The Liberal Democrats’ plan to fully legalize cannabis if elected is nothing if not unprecedented.
According to the political party, the pledged cannabis legislation will be directed towards creating a legal market for what is currently considered a Class B drug with a five-year prison sentence for possession and a 14-year prison sentence for supplying.
As expected, the opposition views the Lib Dems’ proposals as a drowning man’s attempt to grasp at straws—in light of their evidently weakened position after losing 28 seats in recent local elections.
Tory candidate Julian Knight spoke to The Telegraph on the matter, expressing uneasiness over what he sees as a desperate attempt by the Lib Dems to grab a vote or two after their stance over Brexit proved to be a total vote-loser.
Knight is of the opinion that cannabis is directly responsible for mental health issues and is appalled by the political party’s decision to promise its legalization simply as a way to garner more votes.
Current Approach to Cannabis is “A Disaster” – Julian Huppert
According to Liberal Democrats candidate Julian Huppert, the government’s current approach to cannabis is causing significant physical and mental damage, especially to the young people in the country.
The lack of any kind of regulation on the distribution of cannabis—be it age checks, quality and potency controls, and the prevalence of a subpar brand of cannabis informally known as “skunk weed”—is the main reason the drug has such a negative impact on the country’s younger population.
Furthermore, Huppert argues that the more governments maintain their position on the drug, the more they yield control of a drug capable of causing widespread health problems to organized crime syndicates that supply cannabis in the country.

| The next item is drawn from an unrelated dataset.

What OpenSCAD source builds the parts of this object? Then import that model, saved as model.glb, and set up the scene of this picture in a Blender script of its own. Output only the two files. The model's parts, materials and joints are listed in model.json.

A Regulated Cannabis Market
According to the Lib Dems manifesto, the proposed cannabis legislation will include the creation of a legal market for the drug’s production and sale in high street shops.
There would be a strict age limitation imposed on sales transactions, to prohibit people under the age of 18 from accessing the drug.
The sale of cannabis would also be strictly regulated in terms of vendor licensing, potency and quality control.
The manifesto specifically states that there will be a significant reduction in the harmful THC levels of cannabis, and an increase in its CBD composition.
Lib Dems predicts that the new cannabis legislation will also be of great benefit to the country since its legalization could generate as much as £1 billion per year in production and sales tax revenues.
Part of this revenue, according to the political party, could be used to educate the public on cannabis usage.
Huppert’s main concern with the prohibitionist approach towards cannabis legalization is giving too much power to the organized crime syndicates responsible for supplying and distributing the drug.
Furthermore, he believes making cannabis illegal is leading to the mass criminalization of people and contributing greatly to the harm the drug poses.
That approach, according to him, not only costs a lot of resources, it also diverts law enforcers from what he considers the real threat to society: violent crime.
This is the first time in the history of UK politics that a political party has included the legalization of cannabis in their manifesto as they enter a general election.
Best Way of Dealing with the Cannabis Issue
Huppert’s sentiments were echoed by Norman Lamb, a Norfolk Liberal Democrats candidate who believes that, despite his general aversion to drugs and alcohol, the proposed cannabis legislation would be the best approach to take—especially since the previous prohibitive approach has already proven to be a catastrophic failure.
Several states in the US have legalized the production and sale of cannabis both for recreational and medicinal purposes.
Whether the UK will follow suit is yet to be determined, although pundits are certain that the chances of a Lib Dem victory in the forthcoming general elections are slim.